* The task
Write down each entry again, exactly as it reads.

* Material supplied

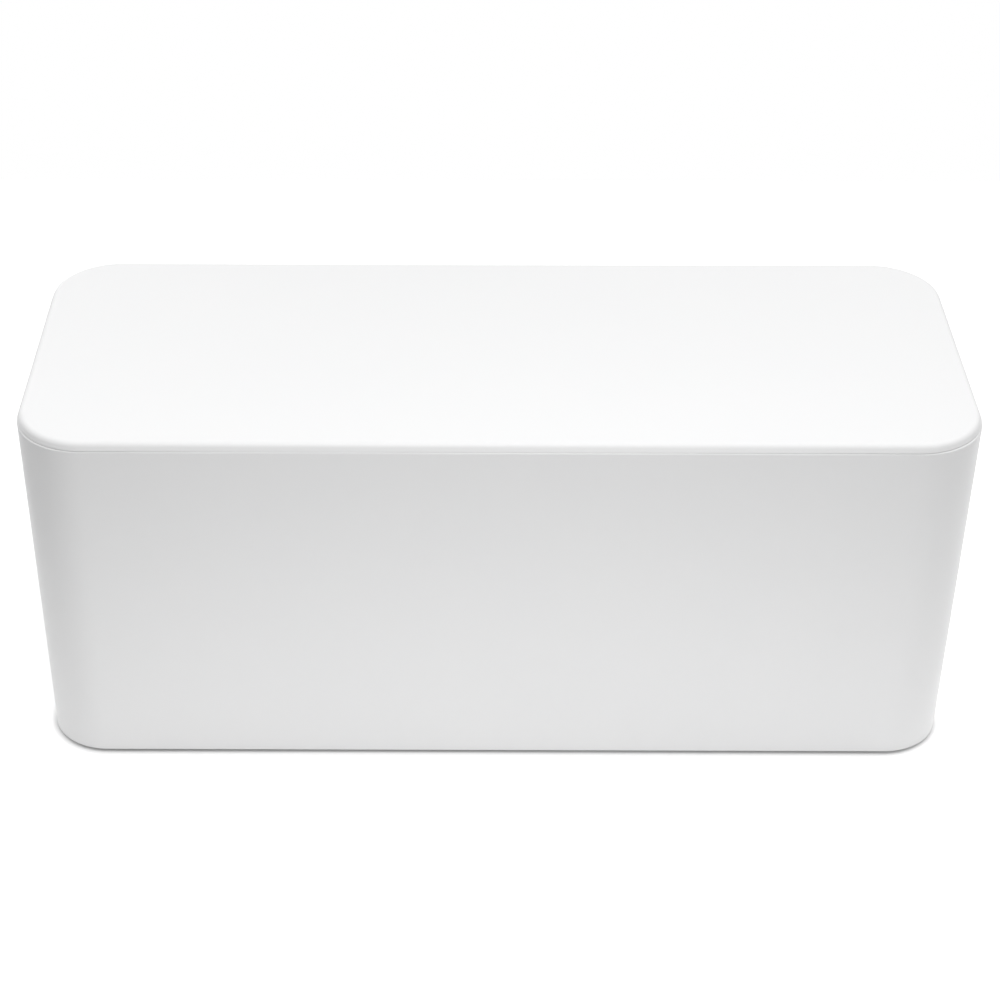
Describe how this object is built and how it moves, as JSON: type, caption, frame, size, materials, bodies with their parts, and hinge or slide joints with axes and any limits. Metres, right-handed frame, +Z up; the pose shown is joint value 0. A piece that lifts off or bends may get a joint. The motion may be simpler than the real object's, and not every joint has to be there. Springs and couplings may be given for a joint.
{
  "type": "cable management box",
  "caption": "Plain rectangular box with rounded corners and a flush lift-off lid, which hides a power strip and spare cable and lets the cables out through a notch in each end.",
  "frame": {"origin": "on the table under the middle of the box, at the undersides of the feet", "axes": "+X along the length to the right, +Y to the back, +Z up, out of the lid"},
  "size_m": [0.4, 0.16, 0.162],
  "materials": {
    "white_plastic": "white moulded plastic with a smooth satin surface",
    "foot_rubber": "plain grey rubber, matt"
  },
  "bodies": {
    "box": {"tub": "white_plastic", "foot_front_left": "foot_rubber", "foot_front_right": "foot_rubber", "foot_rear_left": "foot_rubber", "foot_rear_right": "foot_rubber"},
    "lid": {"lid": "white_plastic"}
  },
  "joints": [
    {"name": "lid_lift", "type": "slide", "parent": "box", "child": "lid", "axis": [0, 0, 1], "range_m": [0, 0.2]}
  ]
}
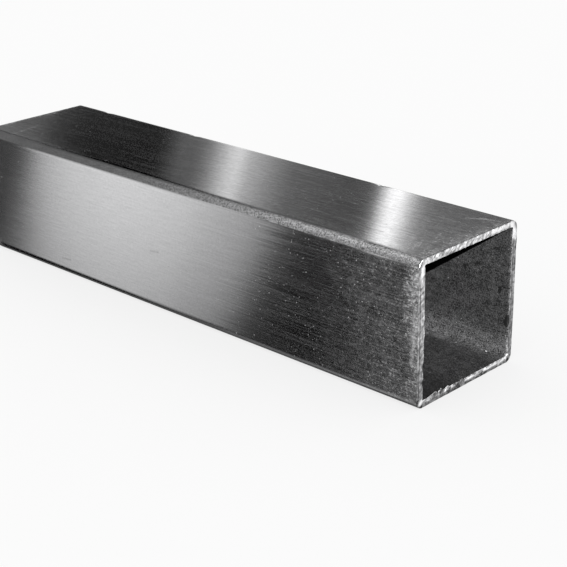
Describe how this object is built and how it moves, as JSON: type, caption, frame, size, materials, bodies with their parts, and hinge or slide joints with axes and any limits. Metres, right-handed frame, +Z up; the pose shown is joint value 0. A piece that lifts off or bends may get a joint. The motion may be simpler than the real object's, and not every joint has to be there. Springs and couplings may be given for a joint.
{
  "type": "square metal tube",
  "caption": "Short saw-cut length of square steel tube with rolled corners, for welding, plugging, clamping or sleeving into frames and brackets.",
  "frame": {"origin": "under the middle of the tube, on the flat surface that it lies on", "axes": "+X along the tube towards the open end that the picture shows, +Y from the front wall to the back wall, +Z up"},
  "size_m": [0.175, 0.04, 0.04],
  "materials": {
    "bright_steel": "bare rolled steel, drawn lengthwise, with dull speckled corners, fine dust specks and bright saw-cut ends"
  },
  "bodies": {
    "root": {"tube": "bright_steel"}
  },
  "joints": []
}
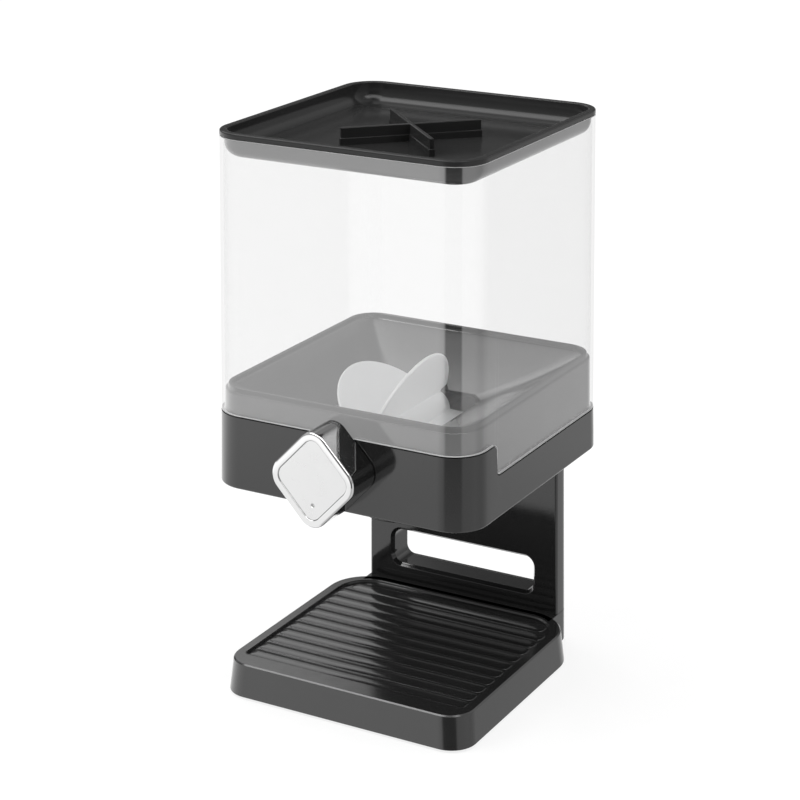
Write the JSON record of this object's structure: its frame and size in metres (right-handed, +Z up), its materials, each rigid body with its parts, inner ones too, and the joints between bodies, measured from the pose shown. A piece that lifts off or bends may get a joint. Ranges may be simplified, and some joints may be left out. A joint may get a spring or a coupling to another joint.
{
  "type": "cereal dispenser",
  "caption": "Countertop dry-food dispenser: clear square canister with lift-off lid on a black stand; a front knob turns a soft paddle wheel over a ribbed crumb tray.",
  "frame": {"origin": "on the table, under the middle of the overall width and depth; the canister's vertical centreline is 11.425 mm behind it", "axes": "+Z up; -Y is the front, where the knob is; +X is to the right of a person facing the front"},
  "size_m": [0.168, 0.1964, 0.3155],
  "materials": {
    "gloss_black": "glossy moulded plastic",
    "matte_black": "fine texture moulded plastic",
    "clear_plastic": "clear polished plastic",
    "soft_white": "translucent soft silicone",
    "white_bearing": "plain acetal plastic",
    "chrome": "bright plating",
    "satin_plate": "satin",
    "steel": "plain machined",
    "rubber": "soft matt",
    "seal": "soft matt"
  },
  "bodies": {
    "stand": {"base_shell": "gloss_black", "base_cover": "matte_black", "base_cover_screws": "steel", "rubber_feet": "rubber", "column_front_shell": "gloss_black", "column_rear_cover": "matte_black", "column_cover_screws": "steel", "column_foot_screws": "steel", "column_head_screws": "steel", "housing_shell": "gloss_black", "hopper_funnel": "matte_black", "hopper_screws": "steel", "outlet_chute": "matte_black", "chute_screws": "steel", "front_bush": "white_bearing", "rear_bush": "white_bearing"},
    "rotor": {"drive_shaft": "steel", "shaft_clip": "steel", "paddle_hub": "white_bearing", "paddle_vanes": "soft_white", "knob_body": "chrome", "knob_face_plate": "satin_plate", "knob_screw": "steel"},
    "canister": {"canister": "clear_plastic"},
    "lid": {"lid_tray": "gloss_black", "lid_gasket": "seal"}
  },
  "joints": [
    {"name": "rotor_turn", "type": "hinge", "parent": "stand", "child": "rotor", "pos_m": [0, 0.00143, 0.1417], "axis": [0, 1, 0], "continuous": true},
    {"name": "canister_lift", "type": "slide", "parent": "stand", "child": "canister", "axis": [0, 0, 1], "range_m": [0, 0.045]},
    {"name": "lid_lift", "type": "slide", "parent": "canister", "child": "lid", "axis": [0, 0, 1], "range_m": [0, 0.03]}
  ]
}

* Full solution
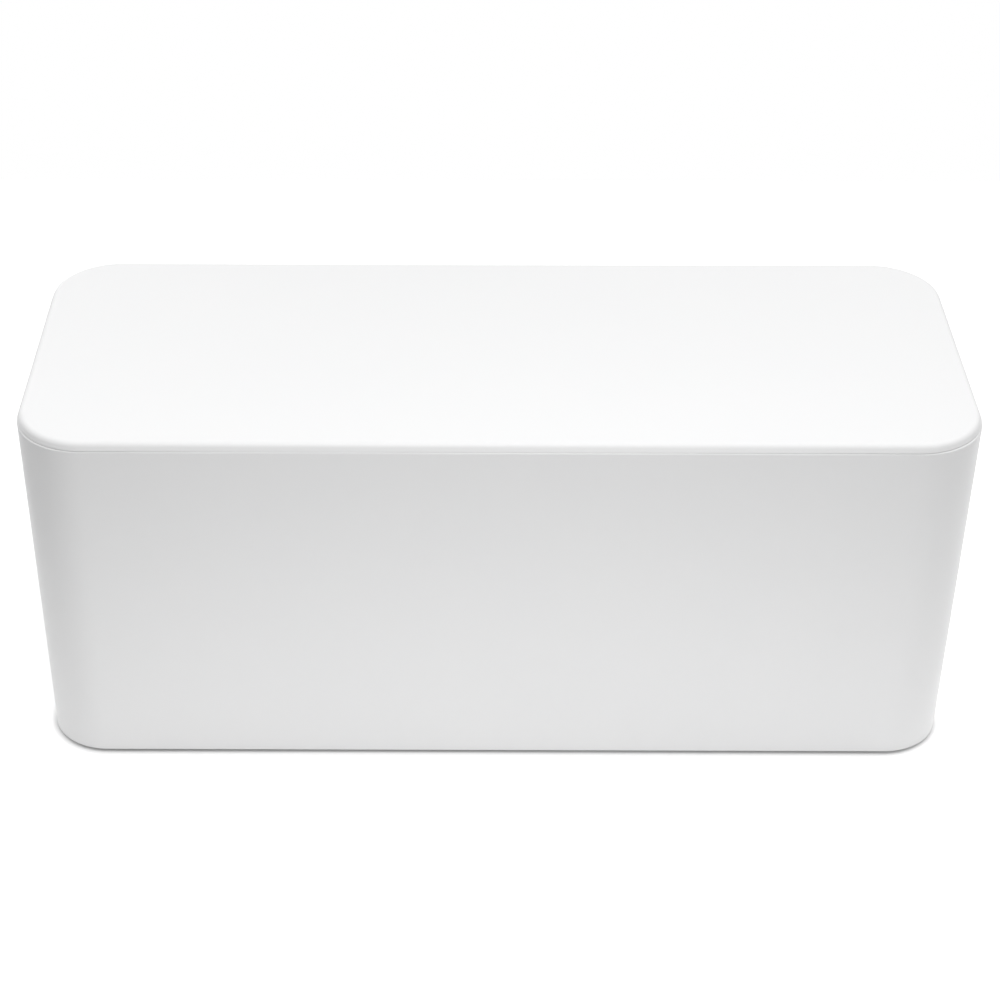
Describe how this object is built and how it moves, as JSON: type, caption, frame, size, materials, bodies with their parts, and hinge or slide joints with axes and any limits. Metres, right-handed frame, +Z up; the pose shown is joint value 0. A piece that lifts off or bends may get a joint. The motion may be simpler than the real object's, and not every joint has to be there. Springs and couplings may be given for a joint.
{
  "type": "cable management box",
  "caption": "Plain rectangular box with rounded corners and a flush lift-off lid, which hides a power strip and spare cable and lets the cables out through a notch in each end.",
  "frame": {"origin": "on the table under the middle of the box, at the undersides of the feet", "axes": "+X along the length to the right, +Y to the back, +Z up, out of the lid"},
  "size_m": [0.4, 0.16, 0.162],
  "materials": {
    "white_plastic": "white moulded plastic with a smooth satin surface",
    "foot_rubber": "plain grey rubber, matt"
  },
  "bodies": {
    "box": {"tub": "white_plastic", "foot_front_left": "foot_rubber", "foot_front_right": "foot_rubber", "foot_rear_left": "foot_rubber", "foot_rear_right": "foot_rubber"},
    "lid": {"lid": "white_plastic"}
  },
  "joints": [
    {"name": "lid_lift", "type": "slide", "parent": "box", "child": "lid", "axis": [0, 0, 1], "range_m": [0, 0.2]}
  ]
}
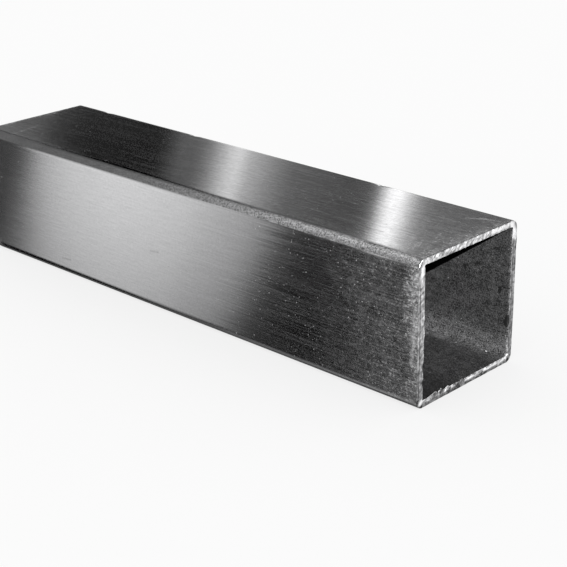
Describe how this object is built and how it moves, as JSON: type, caption, frame, size, materials, bodies with their parts, and hinge or slide joints with axes and any limits. Metres, right-handed frame, +Z up; the pose shown is joint value 0. A piece that lifts off or bends may get a joint. The motion may be simpler than the real object's, and not every joint has to be there. Springs and couplings may be given for a joint.
{
  "type": "square metal tube",
  "caption": "Short saw-cut length of square steel tube with rolled corners, for welding, plugging, clamping or sleeving into frames and brackets.",
  "frame": {"origin": "under the middle of the tube, on the flat surface that it lies on", "axes": "+X along the tube towards the open end that the picture shows, +Y from the front wall to the back wall, +Z up"},
  "size_m": [0.175, 0.04, 0.04],
  "materials": {
    "bright_steel": "bare rolled steel, drawn lengthwise, with dull speckled corners, fine dust specks and bright saw-cut ends"
  },
  "bodies": {
    "root": {"tube": "bright_steel"}
  },
  "joints": []
}
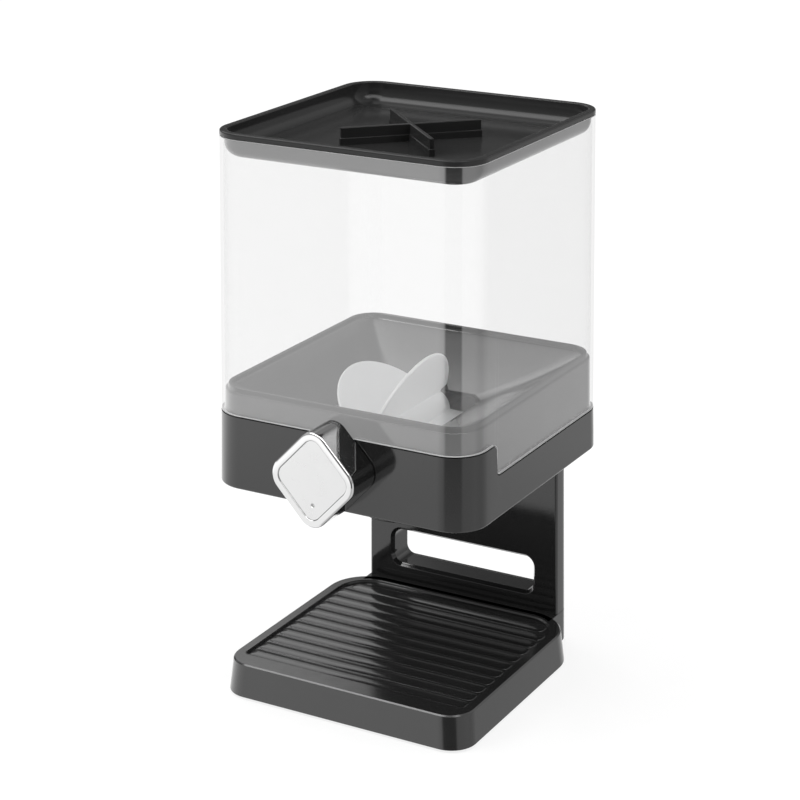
Write the JSON record of this object's structure: its frame and size in metres (right-handed, +Z up), its materials, each rigid body with its parts, inner ones too, and the joints between bodies, measured from the pose shown. A piece that lifts off or bends may get a joint. Ranges may be simplified, and some joints may be left out. A joint may get a spring or a coupling to another joint.
{
  "type": "cereal dispenser",
  "caption": "Countertop dry-food dispenser: clear square canister with lift-off lid on a black stand; a front knob turns a soft paddle wheel over a ribbed crumb tray.",
  "frame": {"origin": "on the table, under the middle of the overall width and depth; the canister's vertical centreline is 11.425 mm behind it", "axes": "+Z up; -Y is the front, where the knob is; +X is to the right of a person facing the front"},
  "size_m": [0.168, 0.1964, 0.3155],
  "materials": {
    "gloss_black": "glossy moulded plastic",
    "matte_black": "fine texture moulded plastic",
    "clear_plastic": "clear polished plastic",
    "soft_white": "translucent soft silicone",
    "white_bearing": "plain acetal plastic",
    "chrome": "bright plating",
    "satin_plate": "satin",
    "steel": "plain machined",
    "rubber": "soft matt",
    "seal": "soft matt"
  },
  "bodies": {
    "stand": {"base_shell": "gloss_black", "base_cover": "matte_black", "base_cover_screws": "steel", "rubber_feet": "rubber", "column_front_shell": "gloss_black", "column_rear_cover": "matte_black", "column_cover_screws": "steel", "column_foot_screws": "steel", "column_head_screws": "steel", "housing_shell": "gloss_black", "hopper_funnel": "matte_black", "hopper_screws": "steel", "outlet_chute": "matte_black", "chute_screws": "steel", "front_bush": "white_bearing", "rear_bush": "white_bearing"},
    "rotor": {"drive_shaft": "steel", "shaft_clip": "steel", "paddle_hub": "white_bearing", "paddle_vanes": "soft_white", "knob_body": "chrome", "knob_face_plate": "satin_plate", "knob_screw": "steel"},
    "canister": {"canister": "clear_plastic"},
    "lid": {"lid_tray": "gloss_black", "lid_gasket": "seal"}
  },
  "joints": [
    {"name": "rotor_turn", "type": "hinge", "parent": "stand", "child": "rotor", "pos_m": [0, 0.00143, 0.1417], "axis": [0, 1, 0], "continuous": true},
    {"name": "canister_lift", "type": "slide", "parent": "stand", "child": "canister", "axis": [0, 0, 1], "range_m": [0, 0.045]},
    {"name": "lid_lift", "type": "slide", "parent": "canister", "child": "lid", "axis": [0, 0, 1], "range_m": [0, 0.03]}
  ]
}